Shorebird Feeding
   
Left: American Oystercatcher opening mussels. Center: Ruddy Turnstone foraging under rocks. Right,bottom to top: Semipalmated Plover (searches surface); probing species that forage at different depths -Sanderling, Red Knot, Greater Yellowlegs, Marbled Godwit, Long-billed Curlew.
ink drawing by Shahid Naeem
Trying to watch warblers feeding is a neck-and-patience-straining exercise -- as Robert MacArthur found in the course of his classic study of how these small insect-eaters divide their food resources. Such "resource partitioning" by birds can be observed in much greater comfort, however, while seated behind a spotting scope (perhaps in a shelter) watching waders forage in an estuary.
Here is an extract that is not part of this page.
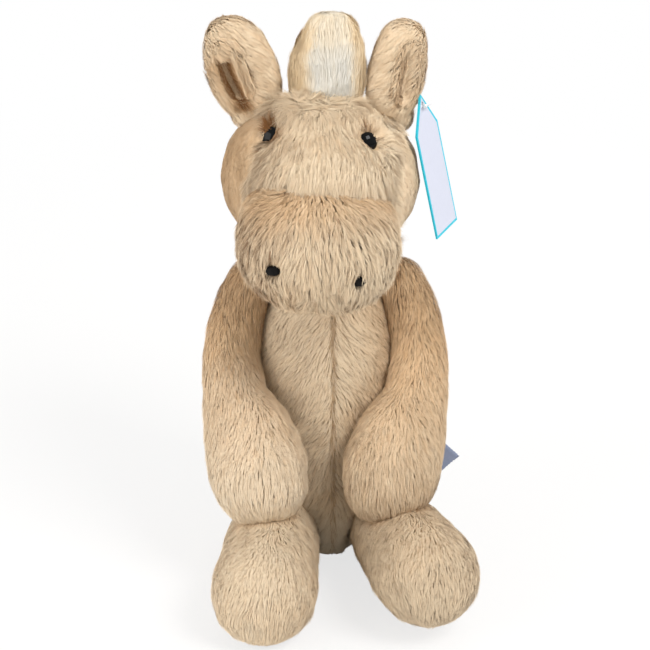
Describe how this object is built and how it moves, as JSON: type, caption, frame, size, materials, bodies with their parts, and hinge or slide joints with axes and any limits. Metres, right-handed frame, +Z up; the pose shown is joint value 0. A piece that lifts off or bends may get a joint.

In such a situation you might see an American Avocet, with its up-curved bill. Its bill seems less strange when you notice how the avocet uses it as a scythe, swinging it back and forth in the water, stirring the bottom and snatching up insects and small crustaceans thus exposed. Nearby a Black-necked Stilt stalks its victims in water six inches or more deep, a habitat inaccessible to the stubby-legged Western Sandpipers snatching invertebrates from the surface of an adjacent mud flat. On the same flat a Long-billed Curlew uses its nine-inch, curved, forceps-like bill to probe the burrow of a large marine worm, while a Dunlin uses its short beak to feel for smaller worms or insect larvae just below the mud's surface. A Semipalmated Plover collects
prey from the surface, hunting by sight and alone where the pattering feet of a flock will not warn sensitive prey to withdraw into their burrows

Although crowded together at high tide, shorebirds begin to sort themselves out into preferred feeding habitats as the tide recedes. Least Sandpipers remain on drier, algae-covered mud; beyond them, Red Knots and Dunlins concentrate on bare, wet mud. Farther out, the long-legged Short-billed Dowitchers wade while rapidly probing the mud beneath the shallow water, accompanied by Greater Yellowlegs skimming prey from the water surface or swinging their bills back and forth to snare small fishes. On sandy, wave-washed soils Sanderlings dash nimbly back and forth at the very edge of the ebb and flow, probing the sand for tiny shrimp-like crustaceans.

Ruddy Turnstones, as their name suggests, fill their bellies in quite a different way -- they turn over rocks, shells, and even cowpies to expose concealed prey and sometimes dig deeply into sand. Oystercatchers, similarly well named, can extract a mussel's meat from between its shells, but that's a story for another essay.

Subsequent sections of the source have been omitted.